- US theatrical release poster
- Directed by: Terry Jones
- Written by: Terry Jones
- Based on: The Saga of Erik the Viking by Terry Jones
- Produced by: John C. Goldstone
- Starring: Tim Robbins; Terry Jones; Eartha Kitt; Mickey Rooney; Tsutomu Sekine; John Cleese; Antony Sher; Imogen Stubbs;
- Cinematography: Ian Wilson
- Edited by: George Akers
- Music by: Neil Innes
- Production companies: Prominent Features Svensk Filmindustri
- Distributed by: United International Pictures (United Kingdom) Svensk Filmindustri (Sweden)
- Release dates: 1 September 1989 (Sweden); 22 September 1989 (US); 29 September 1989 (UK);
- Running time: 107 minutes
- Countries: United Kingdom Sweden
- Language: English
- Box office: $1,932,642

= Erik the Viking =

1989 British comedy-fantasy film by Terry Jones

Erik the Viking is a 1989 British comedy-fantasy film written and directed by Terry Jones. The film was inspired by Jones's children's book The Saga of Erik the Viking (1983), but the plot is completely different. Jones also appears in the film as King Arnulf.

==Plot==
Erik, a young Viking, discovers that he has no taste for rape and pillage, and suffers guilt over the death of an innocent woman, Helga.

Erik learns from the wise woman Freya that Fenrir the wolf has swallowed the sun, plunging the world into the age of Ragnarök. Erik resolves to travel to Asgard to petition the gods to end Ragnarök. Freya informs him that to do so he must seek the Horn Resounding in the land of Hy-Brasil. The first note blown upon the Horn will take Erik and his crew to Asgard, the second will awaken the gods, and the third will bring the crew home. Erik sets out with a crew of all ages and professions from his village, including Harald, a Christian missionary who does not believe the myths.

Keitel Blacksmith is persuaded by his apprentice Loki into secretly opposing Erik's plan, and he joins Erik's crew to sabotage Erik's plans. Loki sneaks out to inform Halfdan the Black, a local warlord afraid that peace will mean the end of his reign. Halfdan's crew sets sail in pursuit of Erik.

Arriving at Hy-Brasil, Erik and crew are astonished to find it a sunlit land where the people, who dress like ancient Greeks, are exceedingly friendly and hospitable (if musically untalented). Erik promptly falls in love with Princess Aud, daughter of King Arnulf. During one of their romantic encounters, Erik hides from Arnulf using Aud's magic cloak of invisibility.

Aud has warned the Vikings that should blood ever be shed upon Hy-Brasil, the entire island would sink beneath the waves. Erik and his crew defend Hy-Brasil against Halfdan's ship. Loki is found aboard the ship, and he pretends to have sneaked aboard to sabotage it. In gratitude for Erik's having saved Hy-Brasil, King Arnulf presents him with the Horn Resounding, which is much larger than Erik had imagined. Loki steals the Horn's mouthpiece in the night, without which it cannot be sounded, and persuades Keitel to throw it in the sea.

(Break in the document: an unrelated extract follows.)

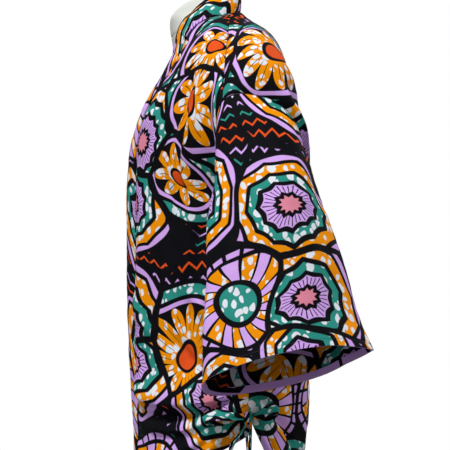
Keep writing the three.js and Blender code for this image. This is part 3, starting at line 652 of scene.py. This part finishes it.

Snorri, one of Erik's men, catches them in the act and Loki kills him. A single drop of the man's blood falls from Loki's dagger and triggers an earthquake that causes the island to sink.

Erik's crew prepare to escape in their ship with Aud and the Horn safely aboard. Arnulf refuses to join them, denying that the island is sinking, up to the very moment he and the other islanders are swallowed by the waves. Aud, who witnessed Snorri's murder and was able to recover the mouthpiece, sounds the first note on the Horn. The ship is propelled over the edge of the flat Earth and into space, where it comes to rest upon the plane of Asgard. Erik sounds the second note to awaken the gods, and he and his crew climb a path made of stars to approach the great Hall of Valhalla.

Erik and the crew encounter old friends and enemies slain in battle. The gods are revealed to be petulant children who have no interest in answering mortal prayers. Harald the missionary sees neither hall, nor ghosts or gods, and passes intangibly through its walls due to his Christianity. Odin persuades Fenrir to spit out the sun, but tells Erik that the end of Ragnarök will not bring peace to the world. Odin then informs Erik that he and his crew cannot return home. Nor may they remain in Valhalla, since they were not slain in battle; instead they are to be cast into the fiery Pit of Hel. Some of the crew who died earlier in the adventure attempt to save them, but even as they are drawn into the Pit, they hear the Horn Resounding's third note, blown by Harald, who had returned to the ship, which flings them clear.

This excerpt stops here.